Pub Date: April 9th, 2013
ISBN: 978-0-06-206991-7
Publisher: Harper/HarperCollins

Washington, D.C. shamus Dana Cutler (Capitol Murder, 2012, etc.) goes up against an impossibly clever killer: an amateur magician who’s also a member of the bar.

The legal eagles who find Charles Benedict intelligent and charming would undoubtedly be surprised to know that he’s also a stone-cold killer who doesn’t flinch from liquidating the occasional thorn in the side of his associate Nikolai Orlansky, a pillar of the Russian Mafia. Fresh from his latest such favor for Orlansky, Benedict decides that it would be fun to have sex with Carrie Blair, a narcotics prosecutor who’s having another quarrel with her much older husband, Horace, a wealthy businessman.

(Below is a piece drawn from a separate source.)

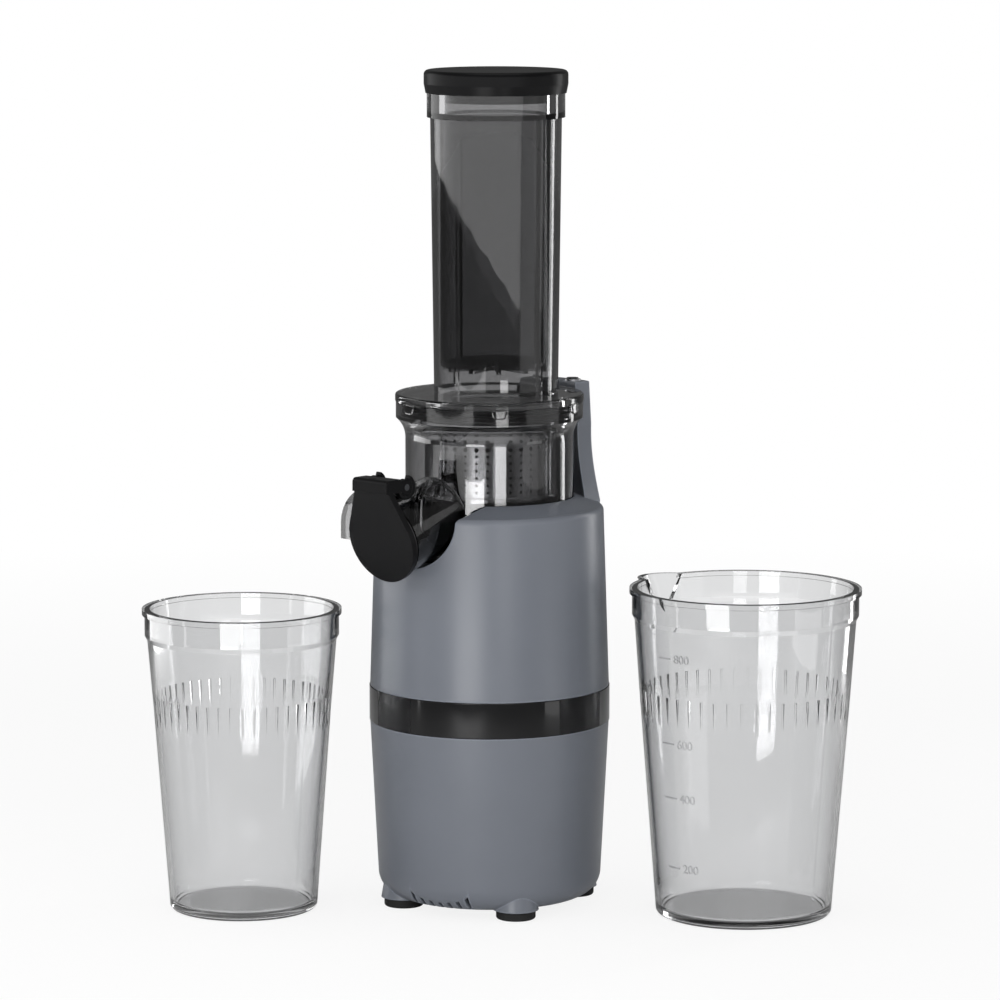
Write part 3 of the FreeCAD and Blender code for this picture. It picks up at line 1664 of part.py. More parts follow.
# Juice jug and pulp cup
def vessel(name, spot, height, rim, belt, foot, belt_height, lip=None):
    """Clear tumbler with a bead round its rim, a grooved belt and, on the jug, a pouring lip."""
    body = new_body(name)
    wall, bead = dim.cup_wall, dim.cup_bead
    turned(
        body,
        [
            (0, 0),
            (foot - bead, 0, bead),
            (foot, bead),
            (belt, belt_height),
            (rim - bead, height - 6 * bead),
            (rim - bead / 2, height - 5 * bead),
            (rim - bead / 2, height - bead),
            (rim, height - bead),
            (rim, height),
            (0, height),
        ],
    )
    if lip:
        centre = -(rim - dim.jug_lip + dim.jug_lip_reach)
        turned(
            body,
            [(0, height - 2 * dim.jug_lip), (dim.jug_lip, height), (0, height)],
            across=centre,
        )
    turned(
        body,
        [
            (0, 1.4 * wall),
            (foot - wall - bead, 1.4 * wall, bead),
            (foot - wall, 1.4 * wall + bead),
            (belt - wall, belt_height),
            (rim - bead - wall, height - 6 * bead),
            (rim - bead - wall / 2, height + 1),
            (0, height + 1),
        ],
        cut=True,
    )
    if lip:
        thin = dim.jug_lip - wall
        turned(
            body,
            [(0, height + 1 - 2 * thin), (thin, height + 1), (0, height + 1)],
            across=centre,
            cut=True,
        )
    half = dim.belt_groove / 2
    groove = outline(
        new_sketch(body, "XY_Plane", belt_height - dim.belt_width / 2),
        [
            (belt - half, -half),
            (belt + bead, -half - 0.3),
            (belt + bead, half + 0.3),
            (belt - half, half),
        ],
    )
    around(body, [cut_in(body, groove, dim.belt_width, Reversed=True)], 48)
    finish(body, name, spot)


def vessels():
    """The two clear vessels that stand beside the juicer."""
    vessel(
        "juice_jug",
        JUG,
        dim.jug_height,
        dim.jug_rim_radius,
        dim.jug_belt_radius,
        dim.jug_foot_radius,
        dim.jug_belt_height,
        lip=True,
    )
    vessel(
        "pulp_cup",
        CUP,
        dim.cup_height,
        dim.cup_rim_radius,
        dim.cup_belt_radius,
        dim.cup_foot_radius,
        dim.cup_belt_height,
    )


def build():
    """Model every sub-part in order from the floor up."""
    rubber_feet()
    base_cover()
    cover_screws()
    lower_housing()
    cord_gland()
    decor_band()
    upper_housing()
    mounting_plate()
    motor_shell()
    rotor()
    gear_train()
    controls()
    rubber_seals()
    juice_bowl()
    spout_cap()
    strainer()
    auger()
    lid_feed_tube()
    pusher()
    vessels()
    DOC.recompute()


def export():
    """Check every object and write one file for each sub-part."""
    for item in DOC.Objects:
        if "Invalid" in item.State or "Error" in item.State:
            raise RuntimeError(f"{item.Name} failed: {item.State}")
    os.makedirs("parts", exist_ok=True)
    for item in SUB_PARTS:
        shape = item.Shape
        if shape.isNull() or not shape.isValid() or not shape.Solids:
            raise RuntimeError(f"{item.Label} has no valid solid")
        shape.exportStep(f"parts/{item.Label}.step")
        print(item.Label, len(shape.Solids), round(shape.Volume, 1))


build()
export()
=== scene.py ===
"""Cold press juicer: finishes, fine pieces, floor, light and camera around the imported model."""

import json
import logging
import math
from dataclasses import dataclass, field
from enum import Enum
from typing import Optional, Union

import bpy
from mathutils import Matrix, Quaternion, Vector


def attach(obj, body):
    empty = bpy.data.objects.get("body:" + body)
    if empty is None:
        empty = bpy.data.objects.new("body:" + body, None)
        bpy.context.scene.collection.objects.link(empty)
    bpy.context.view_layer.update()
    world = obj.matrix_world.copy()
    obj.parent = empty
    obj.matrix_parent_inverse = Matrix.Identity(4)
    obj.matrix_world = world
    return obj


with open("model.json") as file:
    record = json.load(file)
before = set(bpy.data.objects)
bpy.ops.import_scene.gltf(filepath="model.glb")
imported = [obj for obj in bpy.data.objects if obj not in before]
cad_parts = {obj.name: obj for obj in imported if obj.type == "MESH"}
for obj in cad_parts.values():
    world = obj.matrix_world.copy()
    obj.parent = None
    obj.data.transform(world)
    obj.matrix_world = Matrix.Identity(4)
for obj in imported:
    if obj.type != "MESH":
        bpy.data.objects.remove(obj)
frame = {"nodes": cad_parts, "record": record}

log = logging.getLogger("juicer")

class Body(Enum):
    """A moving body that carries new pieces."""

    SPOUT_FLAP = "spout_flap"
    LID = "lid"
    JUG = "jug"


class Slot(Enum):
    """A slot of the record that new pieces are dressed in."""

    CAP = "cap_plastic"
    RUBBER = "black_rubber"
    SMOKED = "smoked_plastic"
    CLEAR = "clear_plastic"


Colour = tuple[float, float, float]
Point = tuple[float, float, float]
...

So he drugs her, takes her home, drugs her again, has his way with her and then demands $250,000 for suppressing the evidence that she’s violated her prenup. Alas, their negotiating session ends with Carrie’s death, and now Benedict, who never planned this murder, realizes that he’ll have to do some fancy footwork indeed if he’s to avoid serious jail time. But great illusionists are also great improvisers, and soon enough, Benedict has not only framed Horace very convincingly for his wife’s murder, but has also gotten Horace to hire him as his defense attorney. He’ll get away with his crime scot-free unless Detective Frank Santoro, of the Lee County police, joins forces with Dana, back in town after a wild goose chase after the priceless and totally fictitious Ottoman Scepter, to take equally resourceful measures against him. They do, he’s trapped, and then the tale is over.

Margolin presents another triumph of inventive plotting over paper-thin characterization, flat prose and a wholesale departure from realism. The result is on a par with an especially good episode of Columbo.